Is the Bag Ban a Good Idea:
Chicago is not the first to implement a (partial) bag ban. There is a movement towards reducing waste, and more specifically, plastic bag waste. This week, Hawaii was the first state to establish a statewide plastic bag ban (note that this does not include the more durable, thicker plastic bags), reports Huffington Post.
There are a few things that I find odd about this ordinance.
The first is that stores are making a big deal about it. There are multiple signs and while I don’t know if any establishment has been punished, everyone seems to be complying.
The second is that I think plastic bags are the one item that people actually consciously recycle. Yes, we can be like my friend who has plastic bags from 3 years ago waiting to be used. But we still save the bags for future use—whether that use is for dirty laundry on a trip, a wet bathing suit, or a trash liner.
The third is that brown paper bags are more difficult to carry home in the city. I think Trader Joe’s should be the example for brown paper bags in the city because their bags have handles. But every time I shop at Trader Joe’s, I throw away the brown paper bag. Yes, they can be used as book coverings for back to school, but they aren’t as versatile as plastic bags. Also, they become more crinkled and therefore aren’t as resilient as plastic bags. If you are new to using brown paper bags, here are a few suggestions to reuse paper bags.

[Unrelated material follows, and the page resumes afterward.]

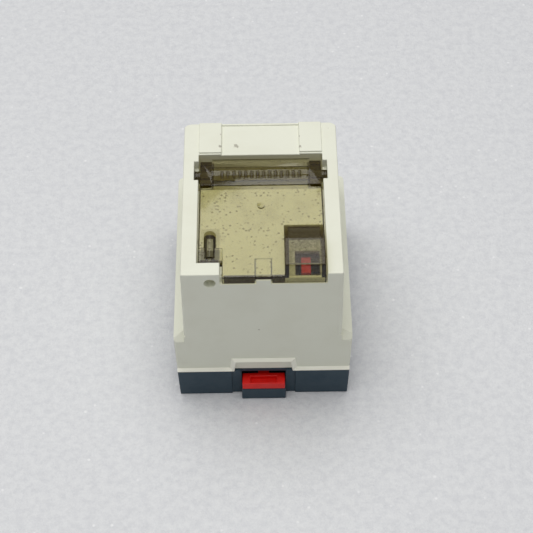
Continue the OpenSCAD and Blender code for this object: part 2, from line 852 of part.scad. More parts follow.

The fourth is that stores can still use plastic bags—just thicker ones. I feel like people will continue to use the plastic bags as they would before, but not actually bring them back. I will note that when shopping at stores like Aldi, which have been charging customers who don’t bring their own bags, I am more conscious about bringing a bag. I also shop less.
The goal of the bag ban is to help save the planet by reducing waste. Unfortunately, that is a great idea, but hard to implement. But, maybe there is hope. “Taxes and charges on throw away bags in other cities have reduced the number used and those which end up littering streets,” reports WGN TV.
Do you think of the plastic bag ban will help us change our ways?